Thanks to advances in smart-phone technology and the continued ubiquity of the internet in non-urban areas, it’s now easier to take control of our money without taking a trip to the bank. Over the last decade it was all too common to find yourself being punted from call centre to call centre when trying to make communications with your bank.
The process has recently become much more streamlined for those of us who are technically literate. Older members of society are likely to still favour a trip to their local branch to talk through their finances, but for the rest of us here are some of the biggest changes to banking that have bled into our everyday lives.
As mentioned before the massive uptake of smartphones has allowed many of our most recognisable banking brands to launch their own apps for customers. Much like the ATM revolution of the eighties, this has been drawn up as a convenience for both bank and customer. For us, it means making payment transfers and shifting savings from the comfort of our own homes.
For the banks, they can dramatically reduce overheads without needing to fork out for as many physical bank branches and staff. These apps are moving into a second phase as money management tools have become more prominent in the last year.
You may have seen those insufferable Facebook posts clogging up your news feeds that ask you to put your first pets name together with the street you grew up on to give you your Jedi name. As fun as this may appear at first it has been argued that these sorts of posts are designed to harvest the personal secret question answers that are traditionally used for banking logins.

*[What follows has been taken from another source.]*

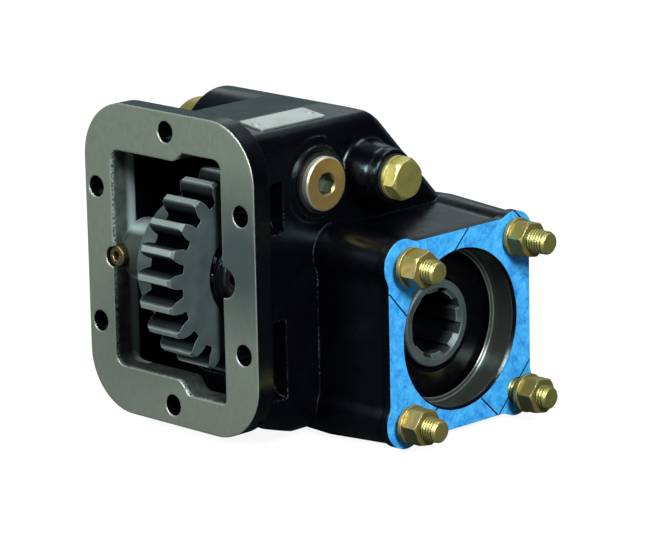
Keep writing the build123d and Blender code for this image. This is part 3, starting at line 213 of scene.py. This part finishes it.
class Shader(Nodes):
    """A material with a Principled shader."""

    def __init__(self, name, color, metallic=0.0, roughness=0.5, specular=0.5):
        self.material = bpy.data.materials.new(name)
        self.material.use_nodes = True
        super().__init__(self.material.node_tree)
        self.surface = self.tree.nodes["Principled BSDF"]
        self.set("Base Color", (*color, 1.0))
        self.set("Metallic", metallic)
        self.set("Roughness", roughness)
        self.set("Specular IOR Level", specular)
        self.place = self.node("ShaderNodeTexCoord").outputs["Object"]

    def set(self, socket, value):
        self.put(self.surface.inputs[socket], value)

    def noise(self, scale, detail, roughness=0.5, stretch=(1.0, 1.0, 1.0)):
        mapping = self.node("ShaderNodeMapping")
        self.put(mapping.inputs["Vector"], self.place)
        self.put(mapping.inputs["Scale"], stretch)
        made = self.node("ShaderNodeTexNoise")
        self.put(made.inputs["Vector"], mapping.outputs[0])
        self.put(made.inputs["Scale"], scale)
        self.put(made.inputs["Detail"], detail)
        self.put(made.inputs["Roughness"], roughness)
        return made.outputs["Fac"]

    def around(self, first, second, first_middle, second_middle):
        """Distance from a point in a plane of two axes."""
        one = self.math("SUBTRACT", first, first_middle)
        two = self.math("SUBTRACT", second, second_middle)
        squares = self.math("MULTIPLY_ADD", one, one, self.times(two, two))
        return self.math("SQRT", squares)

    def stroke(self, first, second, start, end, half_width):
        """1 on a thin straight line between two points in a plane of two axes."""
        run = (end[0] - start[0], end[1] - start[1])
        length = (run[0] ** 2 + run[1] ** 2) ** 0.5
        along = (run[0] / length, run[1] / length)
        one = self.math("SUBTRACT", first, start[0])
        two = self.math("SUBTRACT", second, start[1])
        place = self.math("MULTIPLY_ADD", one, along[0], self.times(two, along[1]))
        off = self.math("MULTIPLY_ADD", one, along[1], self.times(two, -along[0]))
        near = self.below(self.math("ABSOLUTE", off), half_width)
        return self.times(near, self.inside(place, 0.0, length))

    def edges(self, radius):
        """1 on edges and 0 on flats, and the normal with its edges rounded."""
        bevel = self.node("ShaderNodeBevel", samples=BEVEL_SAMPLES)
        self.put(bevel.inputs["Radius"], radius)
        normal = self.node("ShaderNodeNewGeometry").outputs["Normal"]
        rounded = bevel.outputs[0]
        return self.span(self.dot(rounded, normal), FLAT_COSINE, EDGE_COSINE), rounded

    def bump(self, height, strength, distance, normal=None):
        made = self.node("ShaderNodeBump")
        self.put(made.inputs["Strength"], strength)
        self.put(made.inputs["Distance"], distance)
        self.put(made.inputs["Height"], height)
        if normal is not None:
            self.put(made.inputs["Normal"], normal)
        self.set("Normal", made.outputs[0])


# Casting: where it is ground, bored or bare, and where painted highlights and painted shade go
FACE_Y = 0.0004
PILOT_RADIUS = 0.0402
PILOT_LEFT_X = 0.0868
PILOT_MOUTH_X = 0.1001
SEAL_BORE_RADIUS = 0.0385
SEAL_BORE_LEFT_X = 0.06
WINDOW_LEFT_X = -0.0417
WINDOW_RIGHT_X = 0.0392
WINDOW_BOTTOM_Z = -0.0632
WINDOW_TOP_Z = 0.0612
LIP_FULL_Y = 0.0152
LIP_END_Y = 0.0164
BOSS_RADIUS = 0.0165
BOSS_END_Y = 0.03
BAND_START_Y = 0.0095
BAND_FULL_Y = 0.0125
BAND_RIGHT_X = -0.03
STIPPLE_FULL_Y = 0.001
STIPPLE_END_Y = 0.003
GLINT_START_Y = 0.016
GLINT_END_Y = 0.06
GLINT_RIGHT_X = 0.075
SHADE_X = 0.052
SHADE_Z = 0.012
SHADE_CORE_RADIUS = 0.012
SHADE_RADIUS = 0.05
CASTING_BEVEL = 0.0014

# Casting: colours
PAINT_COLOR = (0.002, 0.0022, 0.003)
PAINT_DARK = (0.0008, 0.0008, 0.0016)
PAINT_LIGHT = (0.0018, 0.0018, 0.003)
PAINT_SHEEN = (0.7, 0.95, 1.0, 1.0)
# Pale glints on the cast edges: a painted highlight
GLINT_HIGHLIGHT_COLOR = (0.10, 0.12, 0.14)
GROUND_DARK = (0.265, 0.312, 0.256)
GROUND_LIGHT = (0.303, 0.352, 0.29)
# Painted shade on the ground face's right middle
GROUND_PAINTED_SHADE = (0.10, 0.135, 0.135)
GROUND_EDGE = (0.45, 0.5, 0.46)
# Painted shade inside the bored pilot
BORED_SHADE_COLOR = (0.10, 0.125, 0.11)
BARE_DARK = (0.05, 0.065, 0.06)
BARE_LIGHT = (0.11, 0.135, 0.125)
BOSS_COLOR = (0.055, 0.07, 0.058)
# Painted highlight on the rounded left side of the window lip
BAND_HIGHLIGHT_COLOR = (0.46, 0.58, 0.58)
BAND_HIGHLIGHT_SHARE = 0.85
STIPPLE_COLOR = (0.48, 0.60, 0.60)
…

Questions like your first teacher in school or our first pet usually make up the traditional banking login questions, but thanks to hacking techniques becoming ever more sophisticated, the banks have had to tighten how they keep customers accounts secure. Using fingerprints as a form of data verification came with its limits as the technology was in its infancy. Now, even on your iPhone, you can easily use your unique fingerprint to verify your identity making it all the easier.
It’s hard to say where we can go from here in terms of the relationship we have with our money, but it can be useful to look at the regard with which early technologies where first met with, and how widely adopted they are now. As mentioned earlier, fingerprint recognition never looked like it would take off due to the process being unreliable to begin with.
If we apply this same logic to the likes of Bitcoin and other cryptocurrencies, perhaps we will start to see the true globalisation of finance. No longer will our money be constrained by individual geographic currencies. We won’t worry about the dollar being down against sterling. How this will be fully rolled out across multiple markets successfully remains to be seen.